卒業ソング

卒業ソングがいつまでも愛される理由

受験シーズンが終わり、春の足音が近づいてくると、毎年テレビやラジオ、プレイリストなどで卒業ソング特集などが組まれます。

これまで数多くの卒業ソングが発表されてきましたが、これは世界のミュージック・シーンにはない、日本独自の現象です。

そこでなぜここまで卒業ソングが愛される理由を考えてみたいと思います。

人口1億2千万人のほぼ全員が経験するイベントとは?

確率論だけでいうと、日本の人口、約1億2千万人が体験するイベントから題材をピックアップすれば、ヒットする確率は高くなります。

人間なら誰でも経験するイベントは “誕生“ 死“ です。過去には歌謡曲で赤ちゃんについて歌った大ヒット曲もありましたし、死んだ後、お墓の中にはいないという曲もミリオン・セラーになりました。

では “結婚“ はどうでしょうか。国民全員が経験するイベントではありませんが、結婚を祝福する曲にも素晴らしいミリオン・セラー作品があります。 “恋愛“ まで裾野を広げれば、それこそ星の数以上に楽曲は存在します。

そして 卒業式“ です。

卒業式は義務教育では最低2回、高校生活を入れたら3回は経験します。多感な時期であるため、印象に残る場面は何歳になってもずっと記憶に刻まれています。そこで感じた想いを、誰もが共感できるメタファー(比喩)を使い、独自の視点で切り取ることができれば、ヒット曲になる確率は高くなるのではないでしょうか。

卒業文集の上書きの役割

卒業文集で将来の夢を書いた人は多いと思います。文集ですから日記とは違い、他人に読まれることを前提にしています。「オリンピックで金メダルを獲る!」とか、「世界チャンピオンになる!」なんて書いて、その後実現させた人もいます。

しかし、ほとんどの人は途中で考え方が変わったり、挫折して夢を諦めざるを得なくなります。そうなると、過去は振り返りたくないものとして、全て灰色に塗りつぶしてしまいます。

曲作りも誰かに聴いてもらうことが前提です。

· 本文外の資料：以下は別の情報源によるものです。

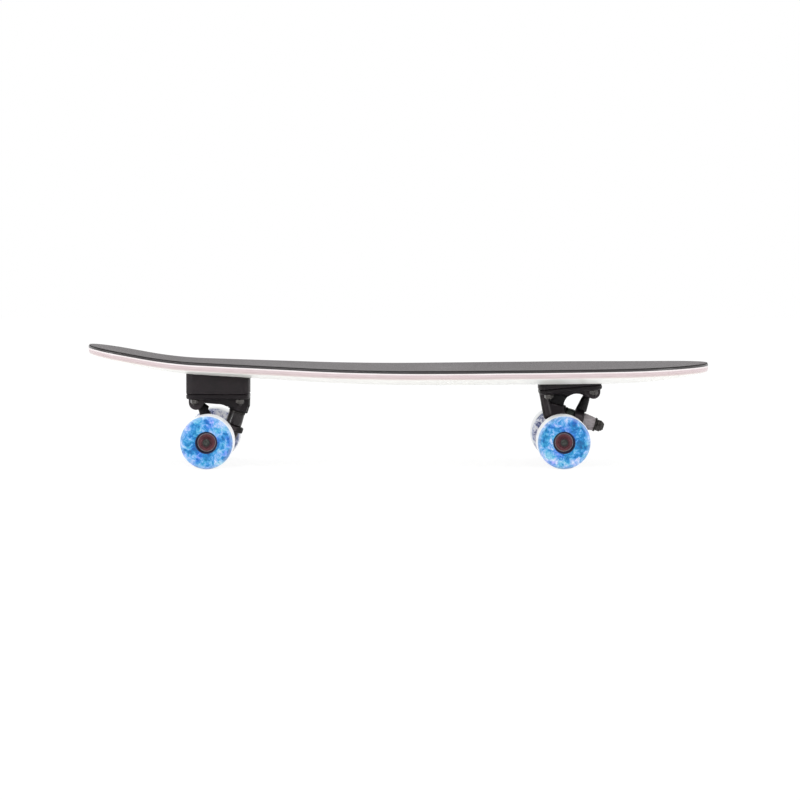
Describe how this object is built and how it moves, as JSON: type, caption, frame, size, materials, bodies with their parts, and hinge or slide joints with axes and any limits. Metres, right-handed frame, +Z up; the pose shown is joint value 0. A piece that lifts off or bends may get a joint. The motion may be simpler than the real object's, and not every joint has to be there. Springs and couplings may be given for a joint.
{
  "type": "cruiser skateboard",
  "caption": "Cruiser skateboard with a pale maple deck, grey grip top, surf-style front truck and marbled blue wheels.",
  "frame": {"origin": "on the floor under the middle of the deck, at the bottom centre of the bounding box", "axes": "+X towards the nose, +Y towards the board's left side, +Z up"},
  "size_m": [0.744, 0.2374, 0.1436],
  "materials": {
    "maple": "satin lacquer over pale pressed maple plies",
    "grip": "coarse grit, matte",
    "riser": "matte black",
    "black_casting": "satin black coating on cast aluminium",
    "black_bolt": "black oxide steel",
    "bolt_nut": "dark zinc, satin",
    "axle_nut": "black oxide steel with a nylon insert",
    "kingpin_steel": "dark zinc, satin",
    "washer": "dark zinc, satin",
    "grey_bushing": "grey urethane, satin",
    "black_bushing": "black urethane, satin",
    "pivot_cup": "black urethane",
    "bright_steel": "bright plain steel",
    "bearing": "dark red shield between steel rings",
    "blue_urethane": "cast urethane with blue, lilac and white swirls"
  },
  "bodies": {
    "deck": {"deck": "maple", "grip_tape": "grip", "front_wedge_riser": "riser", "rear_riser": "riser", "front_baseplate": "black_casting", "front_kingpin": "kingpin_steel", "front_kingpin_nut": "kingpin_steel", "front_boardside_bushing": "black_bushing", "front_roadside_bushing": "grey_bushing", "front_boardside_washer": "washer", "front_roadside_washer": "washer", "front_pivot_cup": "pivot_cup", "front_bolt_1": "black_bolt", "front_bolt_2": "black_bolt", "front_bolt_3": "black_bolt", "front_bolt_4": "black_bolt", "front_bolt_nut_1": "bolt_nut", "front_bolt_nut_2": "bolt_nut", "front_bolt_nut_3": "bolt_nut", "front_bolt_nut_4": "bolt_nut", "rear_baseplate": "black_casting", "rear_kingpin": "kingpin_steel", "rear_kingpin_nut": "kingpin_steel", "rear_boardside_bushing": "black_bushing", "rear_roadside_bushing": "black_bushing", "rear_boardside_washer": "washer", "rear_roadside_washer": "washer", "rear_pivot_cup": "pivot_cup", "rear_bolt_1": "black_bolt", "rear_bolt_2": "black_bolt", "rear_bolt_3": "black_bolt", "rear_bolt_4": "black_bolt", "rear_bolt_nut_1": "bolt_nut", "rear_bolt_nut_2": "bolt_nut", "rear_bolt_nut_3": "bolt_nut", "rear_bolt_nut_4": "bolt_nut"},
    "front_hanger": {"front_hanger": "black_casting", "front_axle": "bright_steel", "front_right_spacer": "bright_steel", "front_right_axle_nut": "axle_nut", "front_left_spacer": "bright_steel", "front_left_axle_nut": "axle_nut"},
    "rear_hanger": {"rear_hanger": "black_casting", "rear_axle": "bright_steel", "rear_right_spacer": "bright_steel", "rear_right_axle_nut": "axle_nut", "rear_left_spacer": "bright_steel", "rear_left_axle_nut": "axle_nut"},
    "front_right_wheel": {"front_right_wheel": "blue_urethane", "front_right_inner_bearing": "bearing", "front_right_outer_bearing": "bearing"},
    "front_left_wheel": {"front_left_wheel": "blue_urethane", "front_left_inner_bearing": "bearing", "front_left_outer_bearing": "bearing"},
    "rear_right_wheel": {"rear_right_wheel": "blue_urethane", "rear_right_inner_bearing": "bearing", "rear_right_outer_bearing": "bearing"},
    "rear_left_wheel": {"rear_left_wheel": "blue_urethane", "rear_left_inner_bearing": "bearing", "rear_left_outer_bearing": "bearing"}
  },
  "joints": [
    {"name": "front_steer", "type": "hinge", "parent": "deck", "child": "front_hanger", "pos_m": [0.2152, 0, 0.0527], "axis": [-0.363, 0, -0.9318], "range_deg": [-20, 20], "stiffness_Nm_per_rad": 40, "deforming": ["front_boardside_bushing", "front_roadside_bushing"]},
    {"name": "rear_steer", "type": "hinge", "parent": "deck", "child": "rear_hanger", "pos_m": [-0.2, 0, 0.0427], "axis": [0.8081, 0, -0.5891], "range_deg": [-15, 15], "stiffness_Nm_per_rad": 40, "deforming": ["rear_boardside_bushing", "rear_roadside_bushing"]},
    {"name": "front_right_wheel_spin", "type": "hinge", "parent": "front_hanger", "child": "front_right_wheel", "pos_m": [0.1938, -0.0805, 0.0315], "axis": [0, 1, 0], "continuous": true},
    {"name": "front_left_wheel_spin", "type": "hinge", "parent": "front_hanger", "child": "front_left_wheel", "pos_m": [0.1938, 0.0805, 0.0315], "axis": [0, 1, 0], "continuous": true},
    {"name": "rear_right_wheel_spin", "type": "hinge", "parent": "rear_hanger", "child": "rear_right_wheel", "pos_m": [-0.2249, -0.0805, 0.0315], "axis": [0, 1, 0], "continuous": true},
    {"name": "rear_left_wheel_spin", "type": "hinge", "parent": "rear_hanger", "child": "rear_left_wheel", "pos_m": [-0.2249, 0.0805, 0.0315], "axis": [0, 1, 0], "continuous": true}
  ]
}
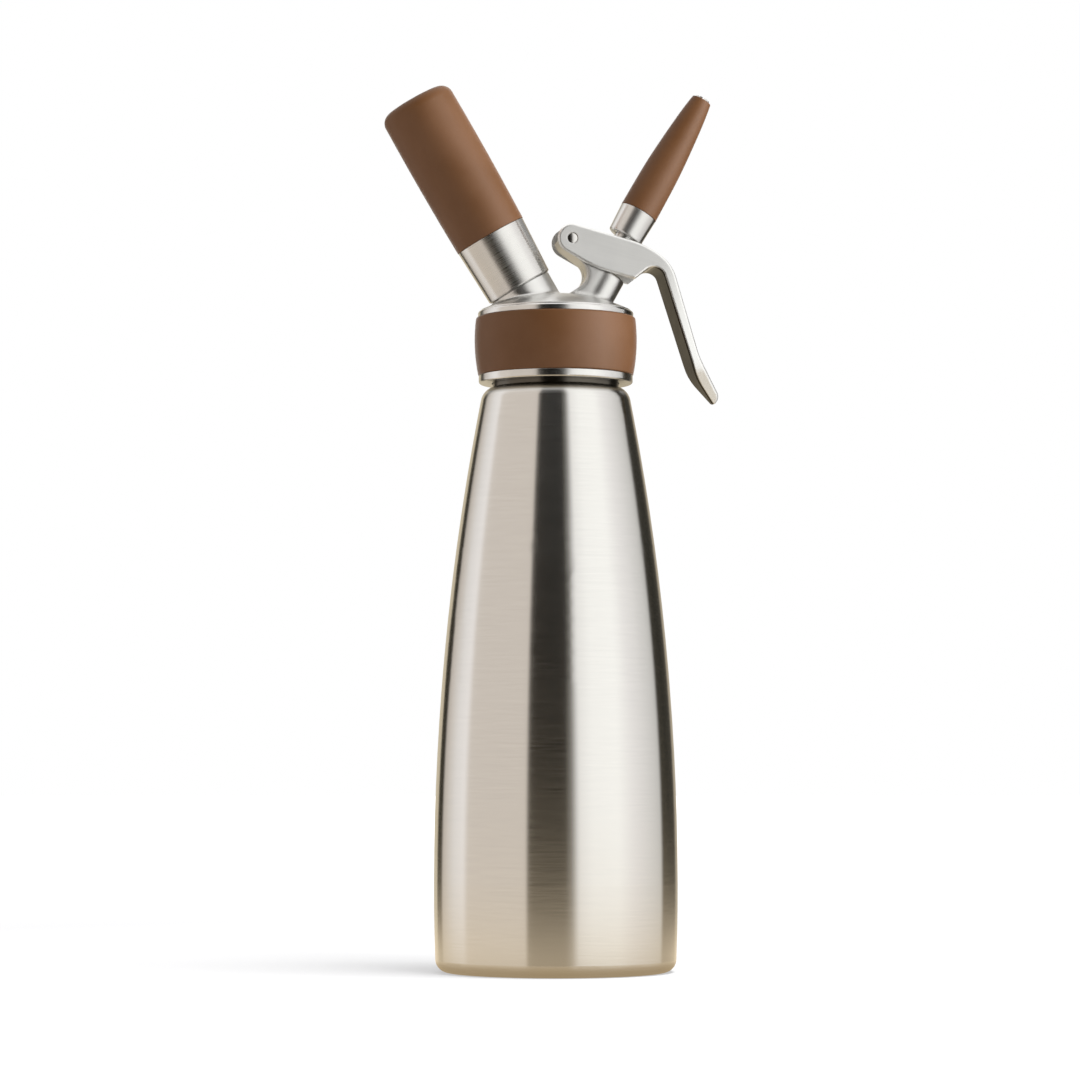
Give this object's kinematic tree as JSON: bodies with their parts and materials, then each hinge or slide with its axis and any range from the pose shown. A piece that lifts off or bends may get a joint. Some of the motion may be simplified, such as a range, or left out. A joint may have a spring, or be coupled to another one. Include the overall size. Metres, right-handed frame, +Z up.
{
  "type": "whipped cream dispenser",
  "caption": "Steel whipped cream dispenser: tapered brushed bottle, screw-on head with squeeze lever, leaning spout and gas charger holder, and soft brown grips.",
  "frame": {"origin": "centre of the bottle's foot, on its vertical axis, at the height of the surface it stands on", "axes": "+Z up along the bottle; +X to the spout and the lever; -X to the gas charger holder; -Y is the side seen in the picture"},
  "size_m": [0.133, 0.0954, 0.3484],
  "materials": {
    "bottle_steel": "fine horizontal brushing, satin",
    "neck_steel": "turned",
    "cast_steel": "polished casting, satin",
    "lever_steel": "brushed along its length",
    "turned_steel": "turned, fine rings",
    "pin_steel": "polished",
    "spring_steel": "drawn wire",
    "charger_steel": "zinc plated",
    "brown_silicone": "matte",
    "seal_rubber": "matte",
    "bush_plastic": "natural"
  },
  "bodies": {
    "bottle": {"bottle_shell": "bottle_steel", "neck_ring": "neck_steel"},
    "gasket": {"head_gasket": "seal_rubber"},
    "head": {"head_casting": "cast_steel", "grip_ring": "brown_silicone", "lever_pin": "pin_steel", "guide_bush": "bush_plastic", "stem_wiper": "seal_rubber", "stem_o_ring": "seal_rubber", "needle_carrier": "turned_steel", "piercing_needle": "turned_steel", "charger_seal": "seal_rubber", "check_valve": "seal_rubber", "valve_spring": "spring_steel"},
    "lever": {"lever": "lever_steel"},
    "stem": {"valve_stem": "turned_steel", "thrust_collar": "turned_steel", "valve_seal": "seal_rubber", "valve_nut": "turned_steel"},
    "spout_seal": {"nozzle_seal": "seal_rubber"},
    "spout": {"nozzle_core": "turned_steel", "nozzle_sleeve": "brown_silicone"},
    "gas_charger": {"charger_bottle": "charger_steel", "charger_cap": "charger_steel"},
    "charger_holder": {"holder_shell": "turned_steel", "holder_sleeve": "brown_silicone"}
  },
  "joints": [
    {"name": "head_lift", "type": "slide", "parent": "bottle", "child": "gasket", "axis": [0, 0, 1], "range_m": [0, 0.01]},
    {"name": "head_unscrew", "type": "hinge", "parent": "gasket", "child": "head", "pos_m": [0, 0, 0.25455], "axis": [0, 0, 1], "range_deg": [0, 900]},
    {"name": "lever_press", "type": "hinge", "parent": "head", "child": "lever", "pos_m": [0.0054, 0, 0.288], "axis": [0, 1, 0], "range_deg": [0, 12], "stiffness_Nm_per_rad": 1, "springref_deg": -11.46},
    {"name": "stem_slide", "type": "slide", "parent": "head", "child": "stem", "axis": [-0.4894, 0, -0.8721], "range_m": [0, 0.004], "deforming": ["valve_spring"]},
    {"name": "spout_lift", "type": "slide", "parent": "stem", "child": "spout_seal", "axis": [0.4894, 0, 0.8721], "range_m": [0, 0.0075]},
    {"name": "spout_unscrew", "type": "hinge", "parent": "spout_seal", "child": "spout", "pos_m": [0.0198, 0, 0.27577], "axis": [0.4894, 0, 0.8721], "range_deg": [0, 1800]},
    {"name": "charger_lift", "type": "slide", "parent": "head", "child": "gas_charger", "axis": [-0.5, 0, 0.866], "range_m": [0, 0.01125]},
    {"name": "holder_unscrew", "type": "hinge", "parent": "gas_charger", "child": "charger_holder", "pos_m": [-0.01442, 0, 0.26917], "axis": [-0.5, 0, 0.866], "range_deg": [0, 1620]}
  ],
  "couplings": [
    {"joint": "head_lift", "follows": "head_unscrew", "m_per_rad": 0.00063662},
    {"joint": "stem_slide", "follows": "lever_press", "m_per_rad": 0.0189},
    {"joint": "spout_lift", "follows": "spout_unscrew", "m_per_rad": 0.00023873},
    {"joint": "charger_lift", "follows": "holder_unscrew", "m_per_rad": 0.00039789}
  ]
}
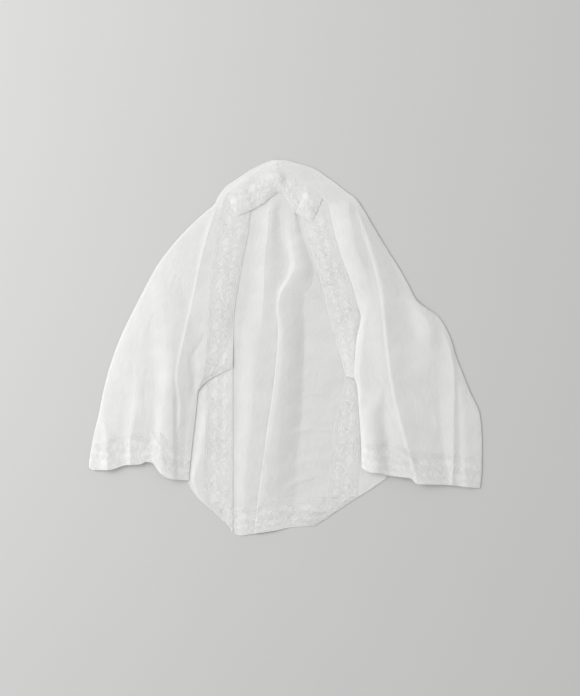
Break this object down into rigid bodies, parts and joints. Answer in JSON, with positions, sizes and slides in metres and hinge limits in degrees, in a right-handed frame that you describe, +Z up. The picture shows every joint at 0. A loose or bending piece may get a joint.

恋人との三ヶ月間なのか、失恋までの一週間なのか、ある日突然起こった衝撃的な出来事なのか、期間の差はあれど、ある事柄に対する想いを凝縮させて、句読点を打つまでの物語を “一曲“ としてまとめ上げるわけです。

ところがうまく完成させて、ヒットさせようという意識が強すぎると、なぜか頭も心もカチコチになり、物語が自由に動き回ってはくれないし、人には伝わらなくなってしまいます。

逆に卒業ソングは余計な脚色は必要ないし、当時を思い起こしながら書けるため、場面も浮かびやすく、ストレートでシンプルなものになります。

そのため、聴いた人は自分が忘れていた感情が掘り起こされ、まるで卒業文集の上書きをしてくれているような感覚になるのではないでしょうか。

最近ではさすがに出尽くした感もありますが、視点を変えれば、まだ新しい切り口はあると思います。

是非、令和のスタンダートになるような新しい卒業ソングを期待したいと思います。